Joe, the factory shop steward, is in negotiations with management. He finds himself being persuaded to conceal the threat of closure from the shop floor, and is subjected to a barrage of lies and half-truths to prevent him from spilling the beans. It is not certain until the end of the day that the pay cheques will be forthcoming, and it is even less certain that any real future exists for the factory.

Despite being set in Belfast, it is never explicitly clear whether or not this is a Catholic or Protestant neighbourhood, and the Troubles only feature as an element of other stories. The strongest instance of this is in the relationship between two brothers who are not on good terms. They are forced together at the funeral of their father, and soon clash. They are both under the impression that the other lost money gambling and forced the father to sell his allotment–the one thing that the father and sons had in common. They would spend most of their free time helping out, and were devastated by the sale. The will reveals that the plot was never sold, and the brothers decide to make a visit. Their dad felt compelled to force the brothers apart, to stop them coming to the allotment in order to keep them from repeating his mistake. All is revealed when a sinister discovery is made in the tool shed.

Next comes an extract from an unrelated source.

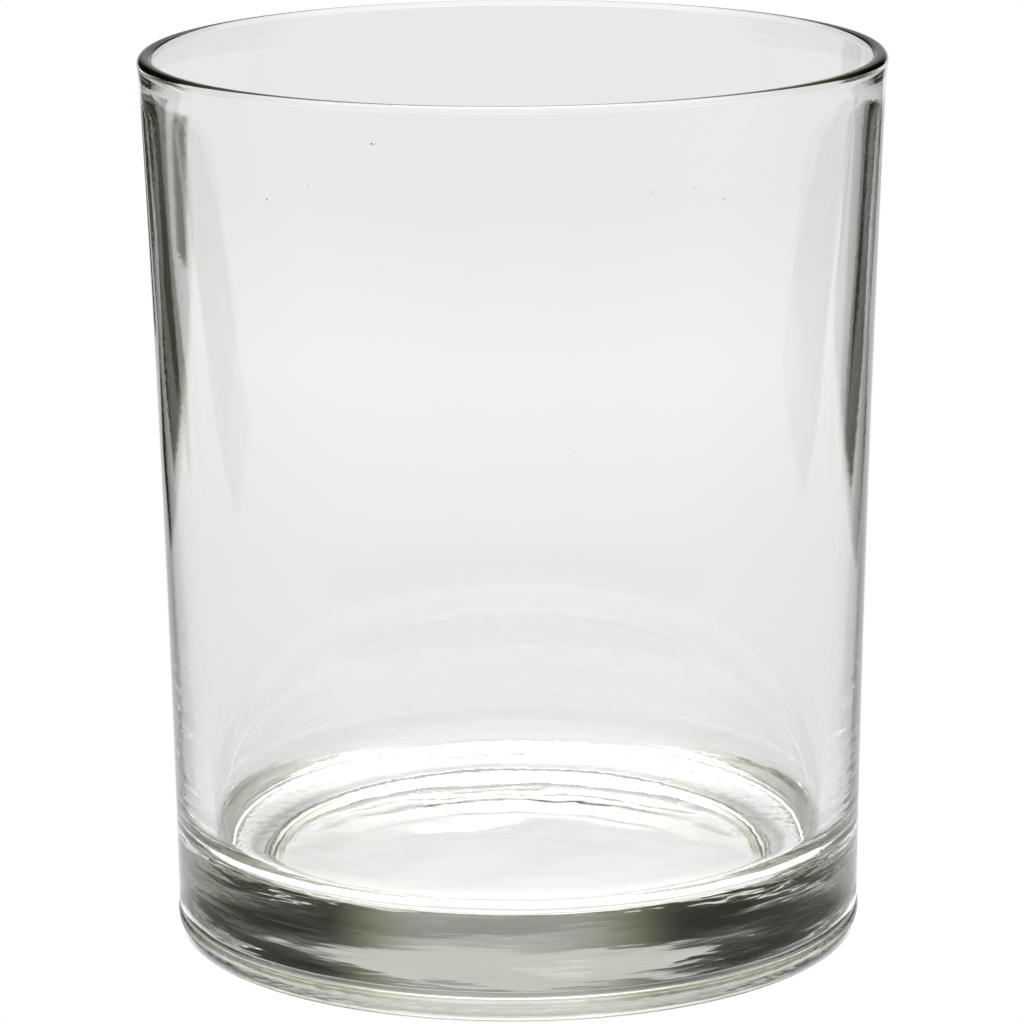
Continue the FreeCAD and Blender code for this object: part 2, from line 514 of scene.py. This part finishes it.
def skyGlow(tree):
    s = studio
    direction = tree.node("ShaderNodeTexCoord", {}, {}, "Generated")
    across = tree.node("ShaderNodeSeparateXYZ", {}, {"Vector": direction}, "X")
    along = tree.node("ShaderNodeSeparateXYZ", {}, {"Vector": direction}, "Y")
    up = tree.node("ShaderNodeSeparateXYZ", {}, {"Vector": direction}, "Z")
    heading = across.maths("ARCTAN2", across, along) * (180 / math.pi)
    lift = up.maths("ARCSINE", up) * (180 / math.pi)
    top = s["highGlow"] + (s["zenithGlow"] - s["highGlow"]) * lift.rise(*s["zenithLift"])
    low = s["farGlow"] + (s["lowGlow"] - s["farGlow"]) * lift.rise(*s["farLift"])
    back = low + (top - low) * lift.rise(*s["highLift"])
    front = s["frontGlow"] + (top - s["frontGlow"]) * lift.rise(*s["frontLift"])
    share = heading.size().rise(*s["frontTurn"])
    glow = back * (1 - share) + front * share
    under = 1 - lift.rise(*s["sideLift"])
    covered = 0.0
    for turn, (start, stop) in ((-heading, s["sideLeft"]), (heading, s["sideRight"])):
        started = turn.rise(start + s["sideNear"][0], start + s["sideNear"][1])
        ended = turn.rise(stop + s["sideFar"][0], stop + s["sideFar"][1])
        side = started * (1 - ended) * under
        glow = glow * (1 - side) + s["sideGlow"] * side
        covered = side.larger(covered)
    return whiteToCamera(tree, glow, covered)


def addWorld():
    world = bpy.data.worlds.new("studio")
    bpy.context.scene.world = world
    tree, end = startTree(world, "ShaderNodeOutputWorld")
    light = tree.node("ShaderNodeBackground", {}, {"Color": skyGlow(tree), "Strength": 1.0})
    tree.tree.links.new(light.output, end.inputs["Surface"])


# the camera stands straight ahead and looks a little down; its turns are in degrees
view = {
    "distance": 14.0,  # in rim radii, from the axis
    "height": 4.440,  # in rim radii, above the table
    "pitch": 13.234,
    "roll": -0.408,
    "yaw": 0.039,
    "lens": 186.05,  # mm
    "sensor": 36,
    "clip": (0.01, 50),
    "bounces": 32,
    "glossyBounces": 16,
}


def addCamera():
    data = bpy.data.cameras.new("camera")
    data.lens = view["lens"]
    data.sensor_width = view["sensor"]
    data.clip_start, data.clip_end = view["clip"]
    camera = bpy.data.objects.new("camera", data)
    bpy.context.scene.collection.objects.link(camera)
    camera.location = (0, -view["distance"] * rimRadius, view["height"] * rimRadius)
    camera.rotation_mode = "QUATERNION"
    turn = Quaternion((0, 0, 1), math.radians(view["yaw"]))
    tilt = Quaternion((1, 0, 0), math.radians(90 - view["pitch"]))
    roll = Quaternion((0, 0, 1), math.radians(view["roll"]))
    camera.rotation_quaternion = turn @ tilt @ roll
    bpy.context.scene.camera = camera


jar = makeJar()
jar.data.materials.append(glassMaterial())
addFloor()
addWorld()
addCamera()
bpy.context.scene.view_settings.view_transform = "Standard"
bpy.context.scene.cycles.max_bounces = view["bounces"]
bpy.context.scene.cycles.transmission_bounces = view["bounces"]
bpy.context.scene.cycles.glossy_bounces = view["glossyBounces"]
print("studio lit, camera placed")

‘Scenes From the Big Picture’ succeeds in characterising the life of working people in Belfast without a hint of religious of cultural difference. The characters could have been from either community, in fact any working class community, and it shows people struggling for a better life for themselves. What McCafferty doesn’t do is give any real hope for the future. Watching this play only makes you even more determined to make some changes in our lives today.